Back to the young adult fantasy novels.  That evening I told my friend Brian, a quite erudite and well read fellow, what I had spent the afternoon doing (reading an entire one of those books).  He seemed surprised, and I tried to explain the appeal:

First, there is familiarity (many of these books I have read before, or have read other books by the same authors/set in the same period etc.).  Familiarity allows me to overlook certain things I could not overlook in an adult book; I read like I read as a child, without the criticality I now bring to everything (I cannot read most adult "escape" fiction - chick list, fantasy, mysteries, etc. - anymore, I get too annoyed with the writing, and the stereotyped characters, and the social and political implications).

Second, some (though admittedly not all) of these books (and in general, young adult and children's books) are well-written, entertaining, thoughtful, and contain a lot fewer stereotypes and negative social and political implications than adult books.  Maybe they're, on the whole, not deep wells of philosophical thought (though certain books of the children's fantasy genre, like the His Dark Materials series by Philip Pullman, have much deeper moral and philosophical depth than the majority of adult books) but they often make an effort not to succumb to conventional gender roles or neat black/white world views - while retaining the romance and adventure that make a book easy to gobble up on a sunny Saturday afternoon.

There was an article in the SF Chronicle today about Avenue Q - which I really want to go see! - and why things like muppets and cartoons are being used by adults/in adult forms of entertainment.  The author suggested that these childish mediums allow radical ideas much more freedom than mainstream forms of entertainment for adults.  I would suggest that it goes beyond using these mediums to offer radical ideas to adults - authors (who can fly under the radar much more than Disney or Pixar) are also using children's books to create characters and stories they couldn't tell to adults.  (I didn't give it much time here, but I'd say, again, the His Dark Materials books are the strongest example of this I've seen, but there are others.)

Wow, that was much longer than I meant it to be.


why don't you love me all the time?

I forgot July 25th this year.  (The day my father died, 12 years ago.)  I didn't even think about it; it was Rawaan's last day, and we spent it making truffles and running around preparing for guests, putting together packages.  Life goes on, and on.  I think Dad would have liked the truffles, the excess of chocolate involved.

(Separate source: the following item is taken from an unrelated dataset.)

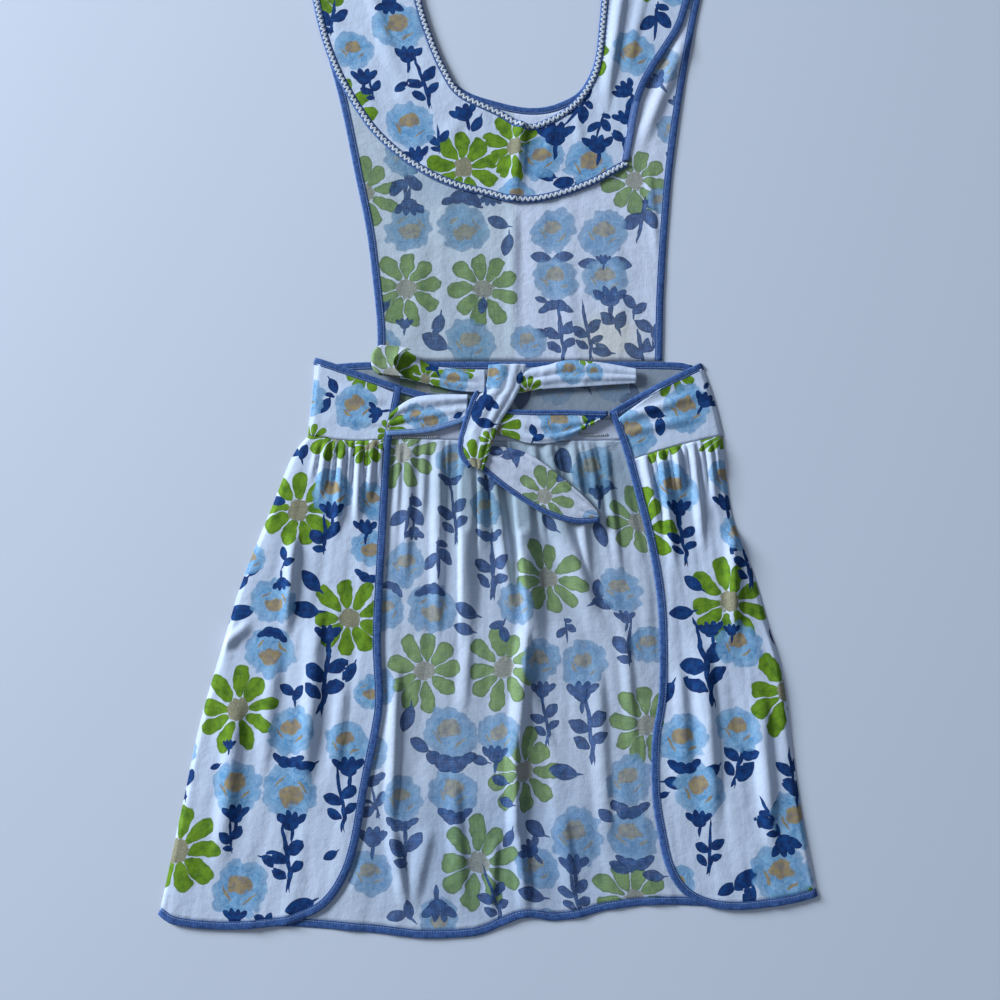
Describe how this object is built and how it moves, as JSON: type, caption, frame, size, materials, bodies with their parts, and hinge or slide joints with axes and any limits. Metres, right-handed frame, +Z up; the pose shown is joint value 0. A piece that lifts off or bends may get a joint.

It's been a strange couple of weeks.  A strange couple of months.  I am alone again, but I'm not lonely yet.  Recently: My car window was smashed.  I got a check in the mail from my insurance company, not because of the smashed window, apropos of nothing in fact.  I went to Orange County, and Seattle, and spent two nights in different hotel rooms, my head on strange pillows, blinking at the television instead of sleeping.  I went through old journal entries looking for writing to submit with an internship application, and thoughts of all the things I have not recorded recently, and how I wish I had.  There is nothing quite like the moment.  But then again, some moments it is better not to remember in great detail.

Our cat (my new cat, my roommate Alex's cat from before we moved in together) Simon only loves me when we're alone.  If no one else is in the house he lets me pick him up and hold him.  He doesn't squirm or protest.  He pushes his face into my hand, and cuddles up.  If, however, there is anyone else nearby, he runs when I approach.  He will sniff my fingers, but if I move them closer he bolts.  He's like that boy (or girl) who whispers sweet nothings when there is no one to see, but when his (or her) friends are around, makes fun of you.  Though it's possible that person only exists in movies.  And anyway, Simon doesn't have friends, just other people he dislikes as much as he dislikes me.